The wheel rail contact operates in an arduous
environment. Damage to the surface of either
component is possible during manufacture, installation,
or operation. The question arises as to how tolerant is
the railway wheel or section of track to surface
indentation or damage.
In this work a twin disc simulation has been used
to relate the level of surface damage (as well as the way
it is generated) to the fatigue life of the surfaces. A
related problem is the presence of solid contamination
on the track. Sand (applied for improved adhesion) or
track ballast material can cause damage to the rail and
wheel surfaces. These mechanisms have been explored
to assess the effect on contact fatigue life and wear. The
disc specimens have been either artificially damaged
(with dents and scratches) or run with particles of sand
or ballast material. The discs were then loaded and
rotated at realistic conditions of contact pressure and
controlled slip.
For normal operation of the contact, either dry or
with water lubrication, surface dents and scratches have
little effect on fatigue life. The normal plastic flow in
the rail surface layer acts to close up dents.
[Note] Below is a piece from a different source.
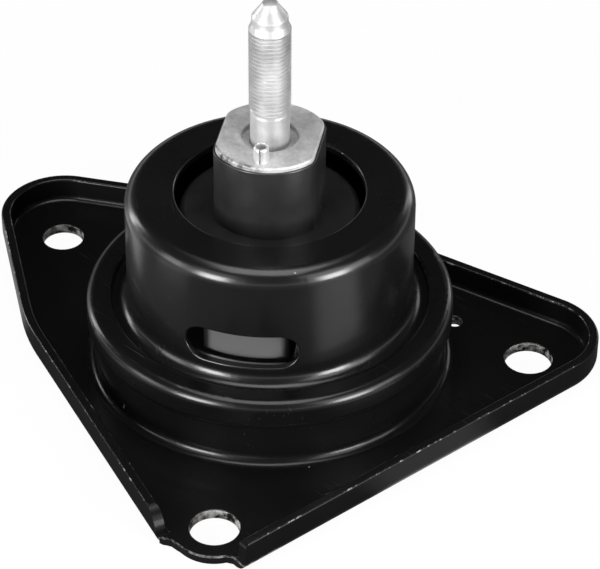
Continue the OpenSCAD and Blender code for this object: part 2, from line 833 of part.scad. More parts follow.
module bottom_cup() {
    t = inner_sheet_t;
    b = cup_bend_r;
    out_r = cup_in_r + t;
    step_r = cup_in_r - b - 2.5;
    well_r = step_r - b;
    color("#6f7379")
        rotate_extrude() {
            block([out_r + b, ledge_z], [flange_r, cup_flange_top]);
            bend([out_r + b, ledge_z - b], b, t, 1);
            block([cup_in_r, cup_step_z + b], [out_r, ledge_z - b]);
            bend([cup_in_r - b, cup_step_z + b], b, t, 3);
            block([step_r, cup_step_z - t], [cup_in_r - b, cup_step_z]);
            bend([step_r, cup_step_z - t - b], b, t, 1);
            block([well_r - t, cup_low + t + b], [well_r, cup_step_z - t - b]);
            bend([well_r - t - b, cup_low + t + b], b, t, 3);
            block([vent_r, cup_low], [well_r - t - b, cup_low + t]);
        }
}

base_bracket();
upper_cover();
inner_core();
mounting_stud();
locating_pin();
main_spring();
spring_ring();
upper_plate();
lower_plate();
decoupler_disc();
plate_rivets();
diaphragm();
diaphragm_ring();
bottom_cup();
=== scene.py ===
import math

import bmesh
import bpy
from mathutils import Matrix, Vector


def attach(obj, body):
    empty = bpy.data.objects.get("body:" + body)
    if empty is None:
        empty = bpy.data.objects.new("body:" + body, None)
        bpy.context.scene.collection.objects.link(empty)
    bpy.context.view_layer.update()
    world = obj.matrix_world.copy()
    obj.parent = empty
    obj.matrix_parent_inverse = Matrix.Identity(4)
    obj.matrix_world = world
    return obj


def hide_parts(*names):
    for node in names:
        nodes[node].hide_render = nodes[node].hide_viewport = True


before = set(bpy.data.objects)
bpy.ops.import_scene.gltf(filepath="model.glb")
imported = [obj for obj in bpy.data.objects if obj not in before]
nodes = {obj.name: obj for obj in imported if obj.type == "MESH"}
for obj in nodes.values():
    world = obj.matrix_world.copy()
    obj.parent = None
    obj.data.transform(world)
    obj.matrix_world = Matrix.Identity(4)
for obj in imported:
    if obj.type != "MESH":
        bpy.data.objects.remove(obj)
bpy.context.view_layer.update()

# Lengths are written in millimetres, as in the part's source, and are turned into metres by MM.
MM = 0.001

# The stud and its thread.
STUD_FOOT = 58.0
SHANK_R = 5.6
THREAD_R = 5.95
THREAD_ROOT_R = 5.3
THREAD_PITCH = 1.25
THREAD_LOW = 88.6
THREAD_HIGH = 115.6
PILOT_R = 5.1
STUD_TOP = 123.7

# The boss and the pin beside the stud.
BOSS_TOP = 80.0
BOSS_R = 16.7
BOSS_FLAT = 14.1
BOSS_CORNER = 5.2
BOSS_CUT = 70.0
COUNTERBORE_R = 8.1
COUNTERBORE_DEPTH = 1.8
SLEEVE_T = 0.6
SLEEVE_TOP = 78.6
SLEEVE_CUT = 57.0
LOBE_FACE = 35.6
PIN_Y = -12.5
PIN_R = 2.2
PIN_STAND = 4.6
PIN_LENGTH = 14.5

# The bracket: its punched holes as centre and radius, the heights of its rim's upper edges and of its
# sheet, the place along Y in front of which only the tab lies, and a radius just outside the collar.
PUNCHED_HOLES = (((0.0, -80.0), 7.0), ((76.0, 10.0), 7.0), ((-74.0, 42.0), 6.25), ((52.03, 23.27), 2.3))
RIM_TOP = 10.5
RIM_EDGE_LOW = 9.95
SHEET_TOP = 3.0
TAB_START = -84.0
COLLAR_REACH = 55.0

# The camera stands where the photograph was taken. Its shifts set the part a little left of the middle.
CAMERA_AZIMUTH = 11.0
CAMERA_ELEVATION = 37.63
CAMERA_PLACE = (0.1259, -0.6476, 0.5358)
CAMERA_LENS = 171.06
CAMERA_SHIFT = (0.05, -0.0015)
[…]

The failure
of the disc is then by fatigue cracking across the whole
surface with no particular preference to the dent
location. Alternatively, if the contact is lubricated with
oil then this plastic flow is greatly reduced and the dents
act as stress raisers and fatigue cracks initiate from their
trailing edge.
Sand or ballast particles are crushed as they enter
the wheel/rail contact. The fragments indent the surfaces
and rapidly roughen the contact faces. The surface
indentation is relatively minor, but the presence of
particles increases the level of traction (over the wet
case) and promotes further surface plastic flow. This
can reduce the residual fatigue life of the contact.
Further, high concentrations of sand were shown to
promote a low cycle fatigue process that caused very
high wear by the spallation of material.
The twin disc simulations have shown that, under
conditions similar to that of wheel/rail operation,
surface damage is not a primary cause of fatigue failure.
However, wear is greatly accelerated by the presence of
solid contaminants and some evidence of a low cycle
fatigue process was observed for sanded contacts